Susan Wheeler, workforce pipeline planning and education relations strategist for the Sacramento Municipal Utility District (SMUD) in California, is also heavily involved in career development efforts. A Career Ambassadors program sends representatives into area educational institutions to inspire and inform through career storytelling. The program, she says, helps students learn about career opportunities, both at SMUD and at other local companies. It benefits teachers by giving students more reasons to be engaged in the classroom. And, the utility argues that the program benefits the community by better preparing the workforce and thus strengthening the economy.

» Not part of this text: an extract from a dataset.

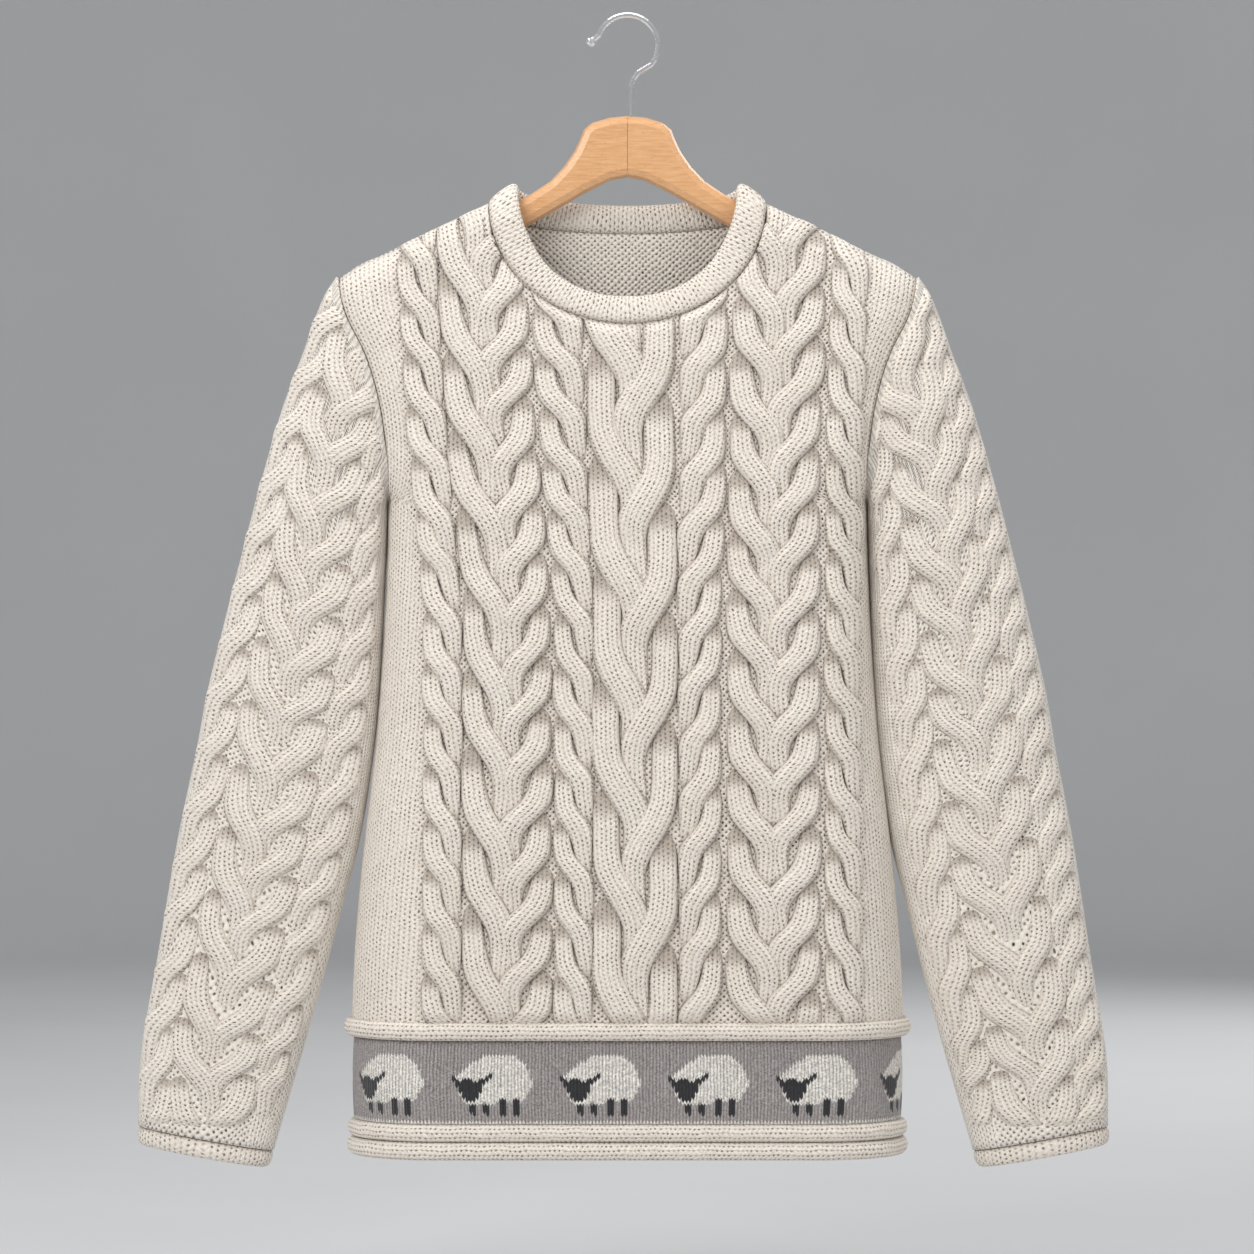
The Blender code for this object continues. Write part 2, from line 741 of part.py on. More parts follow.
def knit_sleeve(name, side_sign, finish):
    """A cabled tube from the armhole to the cuff, open at both ends."""
    rings = []
    places = [0.0, CROTCH_HOLD / 2] + [row / SLEEVE_ROWS for row in range(1, SLEEVE_ROWS + 1)]
    for row, place in enumerate(places):
        calm = min(place / SLEEVE_CALM_TOP, (1 - place) / SLEEVE_CALM_END, 1.0)
        ring = []
        for degrees, height, drop in SLEEVE_COLUMNS:
            angle = math.radians(degrees)
            at = min(place + calm * drop * MM / SLEEVE_LENGTH, 1.0)
            crest = 1.0 if row % 2 else CREST_DIP
            rise = height * MM * crest * min(4 * min(place, 1 - place), 1.0)
            point = sewn_sleeve_point(angle, at) + sleeve_normal(angle, at) * rise
            ring.append(place_of_side(point, side_sign))
        rings.append(ring)
    lining = [row / SLEEVE_LINING_ROWS for row in range(SLEEVE_LINING_ROWS, 0, -1)]
    for place in lining + [FIRST_LINING_ROW, 1 / SLEEVE_ROWS, CROTCH_HOLD / 2, 0.0]:
        ring = []
        for degrees, *_ in SLEEVE_COLUMNS:
            angle = math.radians(degrees)
            point = sewn_sleeve_point(angle, place) - sleeve_normal(angle, place) * CLOTH
            ring.append(place_of_side(point, side_sign))
        rings.append(ring)
    return add_object(name, *ring_mesh(rings), finish)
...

In the past year, the program was part of about 120 events that reached nearly 50,000 students.

Workforce outreach is certainly paying dividends, across public power communities and within the utilities themselves. Boatright notes that a lot of students don’t initially consider careers in the utility industry, but their interest grows as they learn more about technology advances and increasing emphasis on such areas as sustainability, green power, and energy efficiency. “Technology is playing a greater role than it ever has,” he says. “There is a lot of excitement in our business.”

It’s no secret that a good quality of life is a major driver of workforce development — public power utilities and their affiliated local governments recognize this and involve themselves heavily in trying to have a positive impact. “They’re using that as part of their arsenal to develop an environment that attracts people,” Ingram says. Quality of life attracts new residents, and that, in turn, attracts new employers. “If you’ve got the right kind of people, companies are going to find you.”

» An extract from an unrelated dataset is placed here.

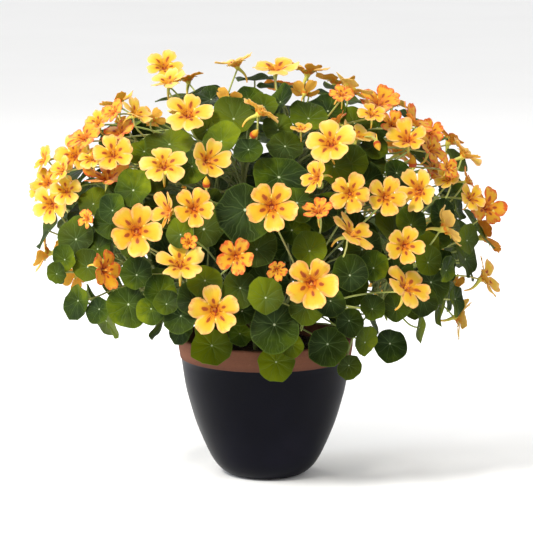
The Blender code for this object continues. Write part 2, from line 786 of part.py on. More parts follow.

A Long History of Economic Development
Public power’s support of economic development is part of its heritage. As Ingram points out, “Cities got into the utility business as an economic development effort. They had to have the infrastructure in place to attract industry.”

In Georgia, for example, most public power communities have provided energy for more than a century. When textile companies moved to the South, communities invested heavily in utility infrastructures to allow for growth and job creation. When many of those companies started expanding overseas, communities adapted and involved their utilities in helping other sectors grow.

Public power utilities are able to relate to the workforce needs of area businesses. Further enabling that flexibility is the fact that a lot of these communities have fully integrated public utilities, offering not just electricity but also gas, water, and sewer services — and increasingly, fiber or other digital telecommunications connections. “All of them are motivated to create this environment for investment,” Ingram says. “The public power community is a unique animal.”

“The fundamental issue is the desire to be aligned with customers’ wishes,” says Boatright. Beyond lower cost and high reliability, those wishes are increasingly including support for energy-efficiency initiatives and sustainability options.

It’s noteworthy, says Cannon of Greenville Utilities, that meeting customer needs frequently means selling less power. “Being a public power agency means that we are constantly working to help our customers save money on their utilities. It gives us the ability and motivation to find solutions that can reduce peak loads for our largest customers and, in return, helps us lower the load we use during times of peak rates. That helps all of our customers save money,” he says. “We are the only business around here I know of that teaches our customers how to spend less money on the products we sell.”

Public power utilities, Boatright says, are laser-focused on serving customers. “Public power is, in my opinion, the best model for being able to be flexible and responsive to customers’ desires.”